§ **WHAT IS BEING ASKED**: Below is a listing; restate from it, character for character, the lines beginning at the line holding "obj.matrix_world = Matrix.Identity(4)" and ending at the line holding "mount for mount", both included.

§ **RAW DATA**:
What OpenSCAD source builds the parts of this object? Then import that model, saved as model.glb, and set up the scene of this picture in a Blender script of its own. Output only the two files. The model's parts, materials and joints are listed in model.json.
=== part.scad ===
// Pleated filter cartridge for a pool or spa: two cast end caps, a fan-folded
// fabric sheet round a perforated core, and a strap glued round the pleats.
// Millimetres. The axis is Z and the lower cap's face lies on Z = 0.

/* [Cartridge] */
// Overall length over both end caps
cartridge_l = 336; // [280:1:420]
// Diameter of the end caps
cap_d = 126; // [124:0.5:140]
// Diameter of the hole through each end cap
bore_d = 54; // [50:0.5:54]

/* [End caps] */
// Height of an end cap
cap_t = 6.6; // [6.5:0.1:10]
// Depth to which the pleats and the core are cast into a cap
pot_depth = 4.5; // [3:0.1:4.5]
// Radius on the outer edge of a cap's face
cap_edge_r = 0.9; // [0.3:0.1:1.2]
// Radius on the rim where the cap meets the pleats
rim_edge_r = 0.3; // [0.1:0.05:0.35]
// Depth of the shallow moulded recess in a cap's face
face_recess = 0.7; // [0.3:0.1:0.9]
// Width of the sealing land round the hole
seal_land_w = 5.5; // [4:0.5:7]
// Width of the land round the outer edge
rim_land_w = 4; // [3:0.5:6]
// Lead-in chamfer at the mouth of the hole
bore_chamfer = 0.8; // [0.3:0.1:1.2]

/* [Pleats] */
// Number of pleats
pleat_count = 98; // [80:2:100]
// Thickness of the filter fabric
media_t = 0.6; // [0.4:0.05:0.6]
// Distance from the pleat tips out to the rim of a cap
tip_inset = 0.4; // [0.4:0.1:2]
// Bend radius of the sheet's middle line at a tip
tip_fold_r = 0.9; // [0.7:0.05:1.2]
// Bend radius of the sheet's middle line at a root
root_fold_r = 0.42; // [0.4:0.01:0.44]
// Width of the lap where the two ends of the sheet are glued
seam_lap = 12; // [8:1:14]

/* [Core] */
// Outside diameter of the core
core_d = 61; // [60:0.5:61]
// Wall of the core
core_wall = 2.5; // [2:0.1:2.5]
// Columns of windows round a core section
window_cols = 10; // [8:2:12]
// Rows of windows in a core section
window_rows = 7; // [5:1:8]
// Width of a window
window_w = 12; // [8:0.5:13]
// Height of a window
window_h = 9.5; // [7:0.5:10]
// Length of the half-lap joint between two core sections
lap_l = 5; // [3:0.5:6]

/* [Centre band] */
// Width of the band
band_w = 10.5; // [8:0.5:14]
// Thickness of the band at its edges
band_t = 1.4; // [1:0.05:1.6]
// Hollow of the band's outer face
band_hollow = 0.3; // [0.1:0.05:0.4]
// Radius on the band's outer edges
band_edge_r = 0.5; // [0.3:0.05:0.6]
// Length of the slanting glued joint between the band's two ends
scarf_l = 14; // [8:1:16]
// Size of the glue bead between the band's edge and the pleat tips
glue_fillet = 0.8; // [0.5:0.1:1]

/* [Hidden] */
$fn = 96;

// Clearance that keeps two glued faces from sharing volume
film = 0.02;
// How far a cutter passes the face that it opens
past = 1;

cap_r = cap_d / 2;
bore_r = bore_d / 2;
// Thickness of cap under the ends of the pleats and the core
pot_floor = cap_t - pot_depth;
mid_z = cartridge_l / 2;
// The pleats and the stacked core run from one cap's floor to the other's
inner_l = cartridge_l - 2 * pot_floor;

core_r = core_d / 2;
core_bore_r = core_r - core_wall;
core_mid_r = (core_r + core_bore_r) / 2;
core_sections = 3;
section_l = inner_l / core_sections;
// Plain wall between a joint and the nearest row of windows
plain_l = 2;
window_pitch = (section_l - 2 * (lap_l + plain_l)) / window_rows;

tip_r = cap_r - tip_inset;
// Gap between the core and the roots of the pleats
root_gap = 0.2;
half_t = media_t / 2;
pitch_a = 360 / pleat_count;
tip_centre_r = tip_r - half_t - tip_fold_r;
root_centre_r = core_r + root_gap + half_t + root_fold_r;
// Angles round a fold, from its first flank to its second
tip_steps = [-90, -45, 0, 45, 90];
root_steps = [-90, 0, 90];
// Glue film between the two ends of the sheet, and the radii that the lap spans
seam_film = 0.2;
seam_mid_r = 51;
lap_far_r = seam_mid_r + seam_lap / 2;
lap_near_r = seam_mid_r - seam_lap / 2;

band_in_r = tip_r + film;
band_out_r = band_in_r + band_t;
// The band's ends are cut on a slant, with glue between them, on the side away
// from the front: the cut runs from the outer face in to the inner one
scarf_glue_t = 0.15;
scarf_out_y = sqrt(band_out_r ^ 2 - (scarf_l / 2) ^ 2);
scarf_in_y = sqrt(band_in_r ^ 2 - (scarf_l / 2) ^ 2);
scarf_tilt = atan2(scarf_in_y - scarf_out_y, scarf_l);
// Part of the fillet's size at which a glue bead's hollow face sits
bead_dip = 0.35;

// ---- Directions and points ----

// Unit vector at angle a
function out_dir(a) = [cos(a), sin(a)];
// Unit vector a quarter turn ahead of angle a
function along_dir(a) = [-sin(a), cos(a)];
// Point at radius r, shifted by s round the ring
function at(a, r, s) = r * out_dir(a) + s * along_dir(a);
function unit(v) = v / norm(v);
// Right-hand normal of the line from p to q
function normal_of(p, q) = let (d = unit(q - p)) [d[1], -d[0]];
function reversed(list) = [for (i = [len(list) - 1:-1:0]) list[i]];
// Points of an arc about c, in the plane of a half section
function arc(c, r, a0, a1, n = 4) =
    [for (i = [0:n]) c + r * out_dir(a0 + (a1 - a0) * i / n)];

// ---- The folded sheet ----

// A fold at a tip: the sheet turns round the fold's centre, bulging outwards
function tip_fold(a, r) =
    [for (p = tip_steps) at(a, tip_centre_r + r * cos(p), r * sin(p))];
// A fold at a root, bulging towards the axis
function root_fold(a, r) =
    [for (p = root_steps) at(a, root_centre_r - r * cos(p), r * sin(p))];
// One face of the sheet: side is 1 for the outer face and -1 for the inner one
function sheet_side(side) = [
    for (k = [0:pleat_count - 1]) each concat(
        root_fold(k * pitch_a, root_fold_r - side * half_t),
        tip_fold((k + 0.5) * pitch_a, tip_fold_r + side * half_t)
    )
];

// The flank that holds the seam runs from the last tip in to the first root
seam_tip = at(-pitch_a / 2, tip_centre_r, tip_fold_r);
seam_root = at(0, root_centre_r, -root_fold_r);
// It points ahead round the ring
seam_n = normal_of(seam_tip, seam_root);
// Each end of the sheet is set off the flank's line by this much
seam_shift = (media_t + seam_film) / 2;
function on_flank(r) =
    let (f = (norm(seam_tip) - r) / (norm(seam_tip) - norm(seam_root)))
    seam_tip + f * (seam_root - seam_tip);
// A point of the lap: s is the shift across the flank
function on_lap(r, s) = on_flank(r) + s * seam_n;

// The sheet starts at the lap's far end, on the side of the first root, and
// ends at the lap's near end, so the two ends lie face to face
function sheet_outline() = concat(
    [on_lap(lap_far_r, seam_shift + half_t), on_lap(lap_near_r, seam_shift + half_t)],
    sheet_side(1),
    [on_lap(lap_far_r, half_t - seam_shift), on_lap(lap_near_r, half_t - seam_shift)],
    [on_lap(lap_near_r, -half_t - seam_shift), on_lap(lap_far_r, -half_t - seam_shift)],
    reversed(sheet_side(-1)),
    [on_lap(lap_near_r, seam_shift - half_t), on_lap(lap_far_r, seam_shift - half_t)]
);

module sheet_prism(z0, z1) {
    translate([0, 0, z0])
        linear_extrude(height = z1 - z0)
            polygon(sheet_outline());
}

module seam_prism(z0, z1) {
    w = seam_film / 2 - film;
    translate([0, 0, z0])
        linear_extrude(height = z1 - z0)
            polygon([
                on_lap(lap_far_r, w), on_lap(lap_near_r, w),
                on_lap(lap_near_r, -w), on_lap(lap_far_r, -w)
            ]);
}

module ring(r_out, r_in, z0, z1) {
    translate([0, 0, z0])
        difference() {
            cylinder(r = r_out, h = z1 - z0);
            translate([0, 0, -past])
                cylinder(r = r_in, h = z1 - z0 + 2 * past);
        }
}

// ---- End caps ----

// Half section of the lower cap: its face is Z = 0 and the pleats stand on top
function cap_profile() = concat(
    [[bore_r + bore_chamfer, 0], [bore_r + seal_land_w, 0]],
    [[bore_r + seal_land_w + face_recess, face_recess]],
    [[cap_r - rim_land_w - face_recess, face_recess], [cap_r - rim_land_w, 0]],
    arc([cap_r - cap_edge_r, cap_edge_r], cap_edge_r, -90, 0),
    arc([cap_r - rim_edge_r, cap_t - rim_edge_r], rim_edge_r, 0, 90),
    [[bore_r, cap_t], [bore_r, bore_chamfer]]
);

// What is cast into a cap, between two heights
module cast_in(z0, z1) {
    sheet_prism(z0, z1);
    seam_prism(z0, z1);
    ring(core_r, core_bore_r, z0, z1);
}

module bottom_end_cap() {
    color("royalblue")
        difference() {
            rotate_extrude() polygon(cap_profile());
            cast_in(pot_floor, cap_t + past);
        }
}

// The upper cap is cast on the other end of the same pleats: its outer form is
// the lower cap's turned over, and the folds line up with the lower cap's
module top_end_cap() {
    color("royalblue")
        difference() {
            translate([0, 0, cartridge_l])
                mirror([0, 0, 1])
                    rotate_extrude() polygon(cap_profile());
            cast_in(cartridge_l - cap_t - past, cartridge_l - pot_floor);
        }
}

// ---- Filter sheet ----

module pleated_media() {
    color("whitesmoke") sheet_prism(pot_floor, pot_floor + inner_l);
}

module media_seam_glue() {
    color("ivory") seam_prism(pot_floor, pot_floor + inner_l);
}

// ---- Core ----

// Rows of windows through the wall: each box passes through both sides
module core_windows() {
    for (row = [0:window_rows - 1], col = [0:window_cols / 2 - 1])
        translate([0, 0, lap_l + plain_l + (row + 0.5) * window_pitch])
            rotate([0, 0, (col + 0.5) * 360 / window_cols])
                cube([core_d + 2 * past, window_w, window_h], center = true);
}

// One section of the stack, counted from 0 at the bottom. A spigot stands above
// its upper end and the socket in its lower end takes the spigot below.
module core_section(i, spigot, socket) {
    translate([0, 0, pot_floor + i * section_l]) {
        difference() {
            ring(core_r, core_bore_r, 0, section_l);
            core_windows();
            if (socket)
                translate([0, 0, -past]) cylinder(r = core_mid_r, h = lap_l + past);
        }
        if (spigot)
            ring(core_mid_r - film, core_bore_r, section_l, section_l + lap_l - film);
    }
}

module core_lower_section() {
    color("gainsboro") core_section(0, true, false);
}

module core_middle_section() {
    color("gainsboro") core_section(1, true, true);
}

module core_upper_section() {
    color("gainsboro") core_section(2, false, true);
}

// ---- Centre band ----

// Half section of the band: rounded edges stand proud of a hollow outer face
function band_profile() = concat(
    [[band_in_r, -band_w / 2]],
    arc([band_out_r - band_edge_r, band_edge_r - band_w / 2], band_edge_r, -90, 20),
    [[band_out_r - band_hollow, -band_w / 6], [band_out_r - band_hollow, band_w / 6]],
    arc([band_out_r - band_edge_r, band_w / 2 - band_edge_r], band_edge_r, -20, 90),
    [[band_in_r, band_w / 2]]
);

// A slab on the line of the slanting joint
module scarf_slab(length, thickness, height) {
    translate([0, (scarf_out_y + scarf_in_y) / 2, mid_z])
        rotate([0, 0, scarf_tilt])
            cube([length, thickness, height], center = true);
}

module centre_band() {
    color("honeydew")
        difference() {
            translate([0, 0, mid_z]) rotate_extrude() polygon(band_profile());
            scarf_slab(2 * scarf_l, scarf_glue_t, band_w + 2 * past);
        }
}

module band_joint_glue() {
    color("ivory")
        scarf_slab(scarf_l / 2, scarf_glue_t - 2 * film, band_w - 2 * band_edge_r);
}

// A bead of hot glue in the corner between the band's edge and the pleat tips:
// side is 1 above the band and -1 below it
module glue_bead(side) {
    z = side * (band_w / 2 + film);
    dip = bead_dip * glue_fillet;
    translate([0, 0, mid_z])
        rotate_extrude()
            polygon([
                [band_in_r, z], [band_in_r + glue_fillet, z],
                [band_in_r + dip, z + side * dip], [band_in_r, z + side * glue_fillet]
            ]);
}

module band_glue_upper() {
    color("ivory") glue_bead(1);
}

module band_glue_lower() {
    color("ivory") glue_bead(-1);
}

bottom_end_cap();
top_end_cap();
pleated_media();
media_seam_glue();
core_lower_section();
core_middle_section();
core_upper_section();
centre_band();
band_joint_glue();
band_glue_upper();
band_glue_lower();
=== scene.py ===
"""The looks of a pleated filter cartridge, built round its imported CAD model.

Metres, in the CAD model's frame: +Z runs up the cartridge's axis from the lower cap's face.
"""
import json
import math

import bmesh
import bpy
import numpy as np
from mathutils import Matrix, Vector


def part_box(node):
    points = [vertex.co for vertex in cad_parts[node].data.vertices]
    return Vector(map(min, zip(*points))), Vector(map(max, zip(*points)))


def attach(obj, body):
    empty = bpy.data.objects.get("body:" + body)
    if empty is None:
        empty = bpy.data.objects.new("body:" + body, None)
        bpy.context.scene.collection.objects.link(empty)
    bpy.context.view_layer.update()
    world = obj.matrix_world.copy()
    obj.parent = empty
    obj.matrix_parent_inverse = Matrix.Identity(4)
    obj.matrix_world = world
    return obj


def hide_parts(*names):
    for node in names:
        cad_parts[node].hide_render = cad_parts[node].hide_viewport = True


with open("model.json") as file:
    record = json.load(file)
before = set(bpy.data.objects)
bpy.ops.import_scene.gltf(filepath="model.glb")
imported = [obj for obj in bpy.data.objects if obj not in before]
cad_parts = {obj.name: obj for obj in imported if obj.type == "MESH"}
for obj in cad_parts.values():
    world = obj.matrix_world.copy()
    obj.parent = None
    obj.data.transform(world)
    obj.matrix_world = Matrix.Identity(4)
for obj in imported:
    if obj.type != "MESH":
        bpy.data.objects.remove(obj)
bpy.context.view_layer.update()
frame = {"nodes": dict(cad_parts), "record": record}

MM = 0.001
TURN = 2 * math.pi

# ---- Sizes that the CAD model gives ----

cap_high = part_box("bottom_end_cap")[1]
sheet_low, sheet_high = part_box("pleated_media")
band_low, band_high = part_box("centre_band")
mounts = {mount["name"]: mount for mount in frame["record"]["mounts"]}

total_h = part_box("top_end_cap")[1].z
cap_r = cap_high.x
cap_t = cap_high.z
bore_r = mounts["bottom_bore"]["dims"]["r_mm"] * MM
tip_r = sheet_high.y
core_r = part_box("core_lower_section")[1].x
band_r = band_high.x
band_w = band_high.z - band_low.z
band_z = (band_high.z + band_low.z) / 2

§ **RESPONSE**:
    obj.matrix_world = Matrix.Identity(4)
for obj in imported:
    if obj.type != "MESH":
        bpy.data.objects.remove(obj)
bpy.context.view_layer.update()
frame = {"nodes": dict(cad_parts), "record": record}

MM = 0.001
TURN = 2 * math.pi

# ---- Sizes that the CAD model gives ----

cap_high = part_box("bottom_end_cap")[1]
sheet_low, sheet_high = part_box("pleated_media")
band_low, band_high = part_box("centre_band")
mounts = {mount["name"]: mount for mount in frame["record"]["mounts"]}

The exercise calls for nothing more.